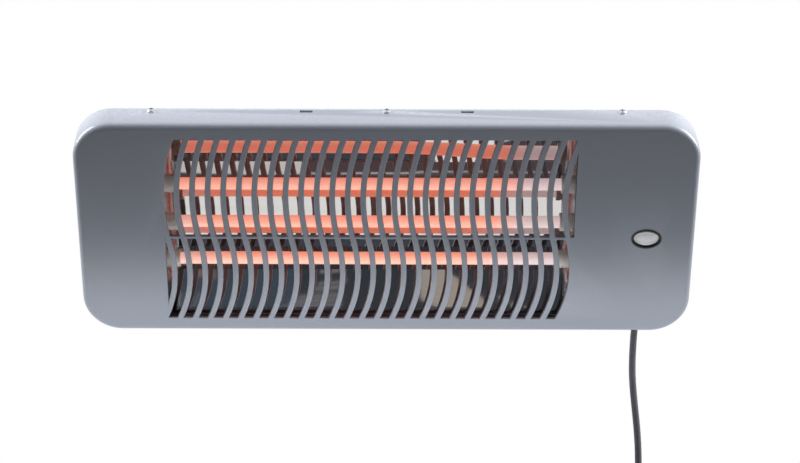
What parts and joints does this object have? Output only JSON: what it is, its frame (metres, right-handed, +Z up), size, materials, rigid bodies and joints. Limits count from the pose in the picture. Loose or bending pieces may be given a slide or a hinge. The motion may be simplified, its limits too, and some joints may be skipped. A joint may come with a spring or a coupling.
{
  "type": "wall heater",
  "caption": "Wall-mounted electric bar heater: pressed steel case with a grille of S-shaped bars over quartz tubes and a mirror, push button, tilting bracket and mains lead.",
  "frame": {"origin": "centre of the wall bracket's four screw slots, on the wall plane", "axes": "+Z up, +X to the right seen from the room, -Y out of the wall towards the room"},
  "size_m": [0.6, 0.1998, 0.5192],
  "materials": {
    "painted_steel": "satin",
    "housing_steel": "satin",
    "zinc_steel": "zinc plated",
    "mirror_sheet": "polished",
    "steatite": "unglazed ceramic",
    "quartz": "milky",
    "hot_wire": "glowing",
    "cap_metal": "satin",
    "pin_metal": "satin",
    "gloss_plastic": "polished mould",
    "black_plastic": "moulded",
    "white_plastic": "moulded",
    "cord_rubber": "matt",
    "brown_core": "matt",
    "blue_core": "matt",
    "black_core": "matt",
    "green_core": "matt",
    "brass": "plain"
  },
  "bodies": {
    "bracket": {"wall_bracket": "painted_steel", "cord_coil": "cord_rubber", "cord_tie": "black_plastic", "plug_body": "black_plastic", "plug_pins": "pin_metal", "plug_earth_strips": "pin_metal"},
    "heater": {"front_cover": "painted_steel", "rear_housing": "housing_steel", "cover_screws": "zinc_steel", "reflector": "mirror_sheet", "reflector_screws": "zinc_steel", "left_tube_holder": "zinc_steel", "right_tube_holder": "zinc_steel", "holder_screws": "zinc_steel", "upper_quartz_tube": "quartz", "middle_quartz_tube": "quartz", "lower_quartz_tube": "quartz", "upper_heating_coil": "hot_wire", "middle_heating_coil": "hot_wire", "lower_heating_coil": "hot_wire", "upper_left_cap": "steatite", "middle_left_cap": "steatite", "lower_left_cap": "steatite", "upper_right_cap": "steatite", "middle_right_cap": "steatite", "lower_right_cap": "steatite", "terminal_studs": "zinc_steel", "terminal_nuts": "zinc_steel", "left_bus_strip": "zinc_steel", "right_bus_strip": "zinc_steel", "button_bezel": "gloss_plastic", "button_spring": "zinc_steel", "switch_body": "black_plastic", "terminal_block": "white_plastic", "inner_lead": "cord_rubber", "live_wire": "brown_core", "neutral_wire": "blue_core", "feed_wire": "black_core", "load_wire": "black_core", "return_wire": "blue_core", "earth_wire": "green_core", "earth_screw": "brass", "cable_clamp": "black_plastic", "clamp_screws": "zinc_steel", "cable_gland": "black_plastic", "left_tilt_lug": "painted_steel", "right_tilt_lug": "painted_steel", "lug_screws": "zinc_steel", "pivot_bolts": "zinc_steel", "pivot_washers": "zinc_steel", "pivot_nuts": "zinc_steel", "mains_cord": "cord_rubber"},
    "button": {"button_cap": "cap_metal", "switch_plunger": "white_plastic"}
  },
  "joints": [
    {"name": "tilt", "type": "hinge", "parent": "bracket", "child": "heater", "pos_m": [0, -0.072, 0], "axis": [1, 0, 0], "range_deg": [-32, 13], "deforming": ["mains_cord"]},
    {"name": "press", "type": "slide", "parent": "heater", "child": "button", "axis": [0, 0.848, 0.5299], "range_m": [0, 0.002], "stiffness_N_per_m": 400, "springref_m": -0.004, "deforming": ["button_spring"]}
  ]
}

Exercise aim: Copy down the material exactly as written.

Output below:
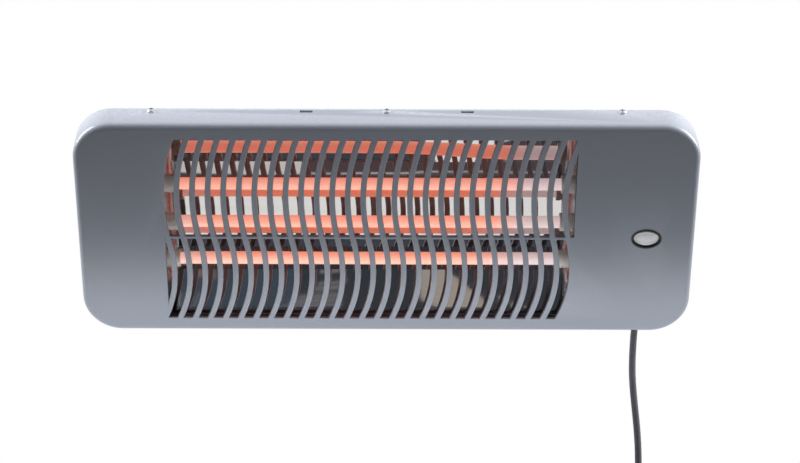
What parts and joints does this object have? Output only JSON: what it is, its frame (metres, right-handed, +Z up), size, materials, rigid bodies and joints. Limits count from the pose in the picture. Loose or bending pieces may be given a slide or a hinge. The motion may be simplified, its limits too, and some joints may be skipped. A joint may come with a spring or a coupling.
{
  "type": "wall heater",
  "caption": "Wall-mounted electric bar heater: pressed steel case with a grille of S-shaped bars over quartz tubes and a mirror, push button, tilting bracket and mains lead.",
  "frame": {"origin": "centre of the wall bracket's four screw slots, on the wall plane", "axes": "+Z up, +X to the right seen from the room, -Y out of the wall towards the room"},
  "size_m": [0.6, 0.1998, 0.5192],
  "materials": {
    "painted_steel": "satin",
    "housing_steel": "satin",
    "zinc_steel": "zinc plated",
    "mirror_sheet": "polished",
    "steatite": "unglazed ceramic",
    "quartz": "milky",
    "hot_wire": "glowing",
    "cap_metal": "satin",
    "pin_metal": "satin",
    "gloss_plastic": "polished mould",
    "black_plastic": "moulded",
    "white_plastic": "moulded",
    "cord_rubber": "matt",
    "brown_core": "matt",
    "blue_core": "matt",
    "black_core": "matt",
    "green_core": "matt",
    "brass": "plain"
  },
  "bodies": {
    "bracket": {"wall_bracket": "painted_steel", "cord_coil": "cord_rubber", "cord_tie": "black_plastic", "plug_body": "black_plastic", "plug_pins": "pin_metal", "plug_earth_strips": "pin_metal"},
    "heater": {"front_cover": "painted_steel", "rear_housing": "housing_steel", "cover_screws": "zinc_steel", "reflector": "mirror_sheet", "reflector_screws": "zinc_steel", "left_tube_holder": "zinc_steel", "right_tube_holder": "zinc_steel", "holder_screws": "zinc_steel", "upper_quartz_tube": "quartz", "middle_quartz_tube": "quartz", "lower_quartz_tube": "quartz", "upper_heating_coil": "hot_wire", "middle_heating_coil": "hot_wire", "lower_heating_coil": "hot_wire", "upper_left_cap": "steatite", "middle_left_cap": "steatite", "lower_left_cap": "steatite", "upper_right_cap": "steatite", "middle_right_cap": "steatite", "lower_right_cap": "steatite", "terminal_studs": "zinc_steel", "terminal_nuts": "zinc_steel", "left_bus_strip": "zinc_steel", "right_bus_strip": "zinc_steel", "button_bezel": "gloss_plastic", "button_spring": "zinc_steel", "switch_body": "black_plastic", "terminal_block": "white_plastic", "inner_lead": "cord_rubber", "live_wire": "brown_core", "neutral_wire": "blue_core", "feed_wire": "black_core", "load_wire": "black_core", "return_wire": "blue_core", "earth_wire": "green_core", "earth_screw": "brass", "cable_clamp": "black_plastic", "clamp_screws": "zinc_steel", "cable_gland": "black_plastic", "left_tilt_lug": "painted_steel", "right_tilt_lug": "painted_steel", "lug_screws": "zinc_steel", "pivot_bolts": "zinc_steel", "pivot_washers": "zinc_steel", "pivot_nuts": "zinc_steel", "mains_cord": "cord_rubber"},
    "button": {"button_cap": "cap_metal", "switch_plunger": "white_plastic"}
  },
  "joints": [
    {"name": "tilt", "type": "hinge", "parent": "bracket", "child": "heater", "pos_m": [0, -0.072, 0], "axis": [1, 0, 0], "range_deg": [-32, 13], "deforming": ["mains_cord"]},
    {"name": "press", "type": "slide", "parent": "heater", "child": "button", "axis": [0, 0.848, 0.5299], "range_m": [0, 0.002], "stiffness_N_per_m": 400, "springref_m": -0.004, "deforming": ["button_spring"]}
  ]
}